At the “Meeting of Creditors” the bankruptcy trustee is mostly interested in your assets. Most often they’re all protected by exemptions.
Last time we introduced the Chapter 7 “meeting of creditors” as mostly a meeting with your bankruptcy trustee. Often none of your creditors show up. So you and your bankruptcy lawyer often mostly just talk with the trustee for a few minutes.
So what do you talk about?
Assets and Discharge
The U.S. Bankruptcy Code lists more than a dozen “Duties of trustee” in a Chapter 7 “straight bankruptcy” case. (See Section 704 of the Bankruptcy Code.) But at the Meeting of Creditors the focus is on two duties:
- to “collect and reduce to money the property of the estate”
- “if advisable, oppose the discharge of the debtor”
These sound more threatening than they usually are. We’ll explain the first one today; the second in our next blog post.
Asset Collection—Mostly Verifying There Are None
Chapter 7 is a liquidation type of bankruptcy. But most of the time you would have nothing to liquidate. That’s because everything you own (the property of your “estate”) is likely “exempt”—protected through property exemptions. Exemptions are categories of possessions and property that you are allowed to keep. Exemptions usually allow you to keep categories of assets up to certain maximum dollar amounts. (See Section 541 of the Bankruptcy Code on “Property of the estate” and Section 522 on “Exemptions.”)
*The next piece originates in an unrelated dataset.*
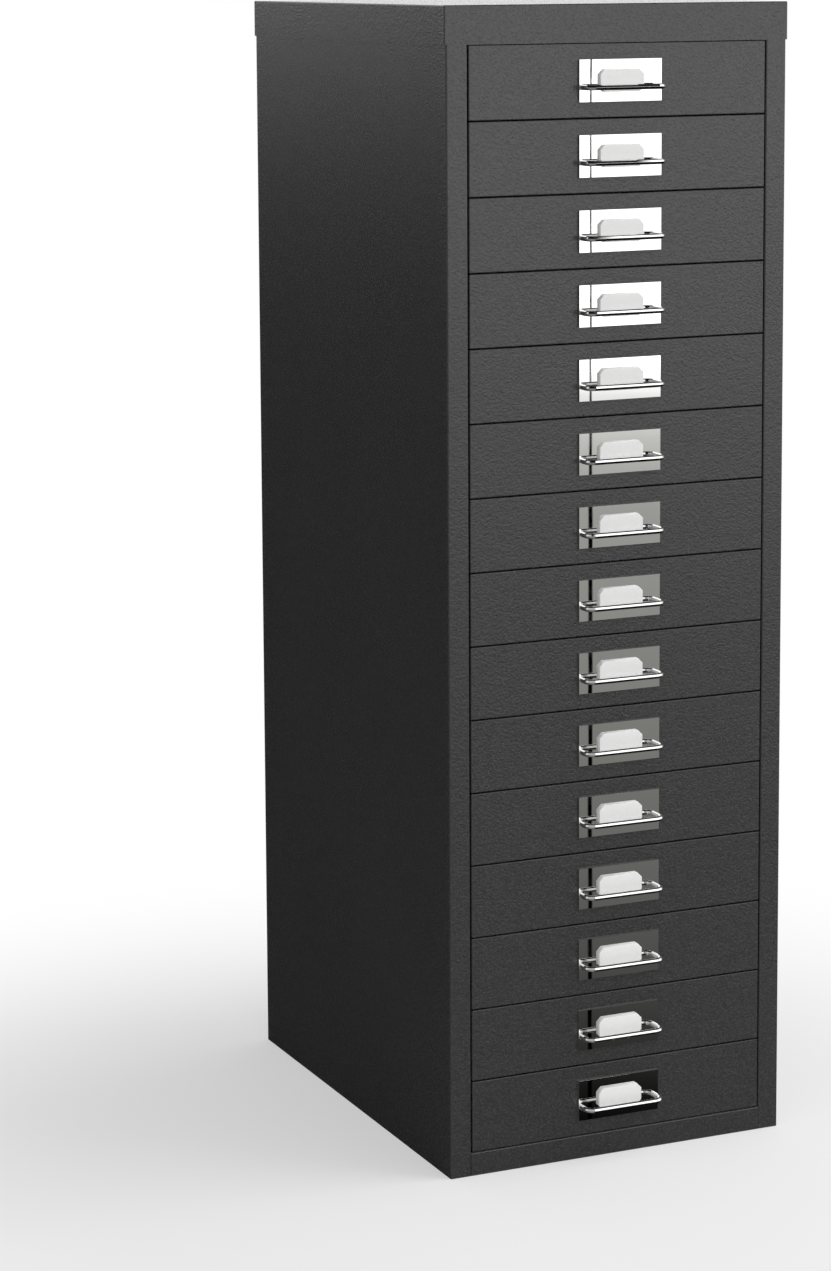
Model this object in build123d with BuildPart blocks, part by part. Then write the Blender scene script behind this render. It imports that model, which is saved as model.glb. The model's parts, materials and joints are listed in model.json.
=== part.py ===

One of the main things you’ll discuss with your lawyer at the beginning of your case is whether everything you own is exempt. (There are usually ways to protect those that aren’t, including by filing a Chapter13 case instead.) Assuming that all your assets are clearly exempt, very likely your trustee will agree. He or she will declare your case to be a “no-asset” case.
So at the meeting of creditors the trustee will mostly be going through the motions of verifying this. He or she will ask you a series of easy questions about what you own. These will mostly track the questions about assets that you answered in the paperwork you prepared with your lawyer. These are Schedules A and B about your real estate and personal property, and Schedule C about your exempt property. Your lawyer will prepare you for this, and will be there at the Meeting to help.
An Expected “Asset Case”
In some situations you may have one or more assets that you and your lawyer know are not exempt. You have chosen to offer the asset to the trustee because you don’t want it any more. An example might be a boat that you’ve gotten tired of paying the upkeep on.
The trustee than decides whether or not to accept the unprotected asset from you. He or she may decide it’s not worth enough to go through the trouble of transporting and selling the asset. The trustee has no obligation to take something just because it’s not covered by an exemption. In the example of the boat, if it’s in really bad condition the trustee may decide not to take it.
But if the trustee does accept the non-exempt asset, he or she will make arrangement to take and sell it. Out of the proceeds, after court approval the trustee pays the liquidation expenses and a fee to him- or herself. (See Section 326(a) on the “compensation of trustee” in a Chapter 7 case.) The trustee then pays the remaining funds to your creditors.
The trustee pays the creditors in a specific order depending on the nature of the debt. Priority debts are paid first, and in a particular order. (See Section 507 of the Bankruptcy Code.) These include unpaid child or spousal support and recent income tax debts, for instance. Only if there is any money left over do your other, “general unsecured debts,” receive anything.
The Unexpected “Asset Case”
Sometimes—quite rarely—the trustee gets interested in an asset that you and your lawyer didn’t expect.
The trustee may believe that the value you place on something is too low. Or the trustee may find an asset that you had not disclosed. This could happen through the questions he or she asks you at the Meeting of Creditors. Or the trustee could learn about it through some other source.
Disputes such as these are usually resolved between your lawyer and the trustee. The asset at issue may be appraised, and the matter settled that way. Or it may have to be decided by the bankruptcy judge.
If after all this there is an unexpected unprotected asset, you have a number of options:
- surrender the asset to the trustee for liquidation and payment to your creditors
- pay the trustee for the right to keep the asset, with the funds going to your creditors
- convert your case into a Chapter 13 one, paying enough into your payment plan to protect the asset
The Chapter 7 trustee has a number of duties, but dealing with assets is the primary one at the Meeting of Creditors. In most cases the focus is simply on verifying that all of your assets are protected by exemptions. But sometimes there are unprotected assets, either expectedly or—rarely—unexpectedly. If you are candid and thorough with your lawyer, it’s even less likely that the unexpected will happen.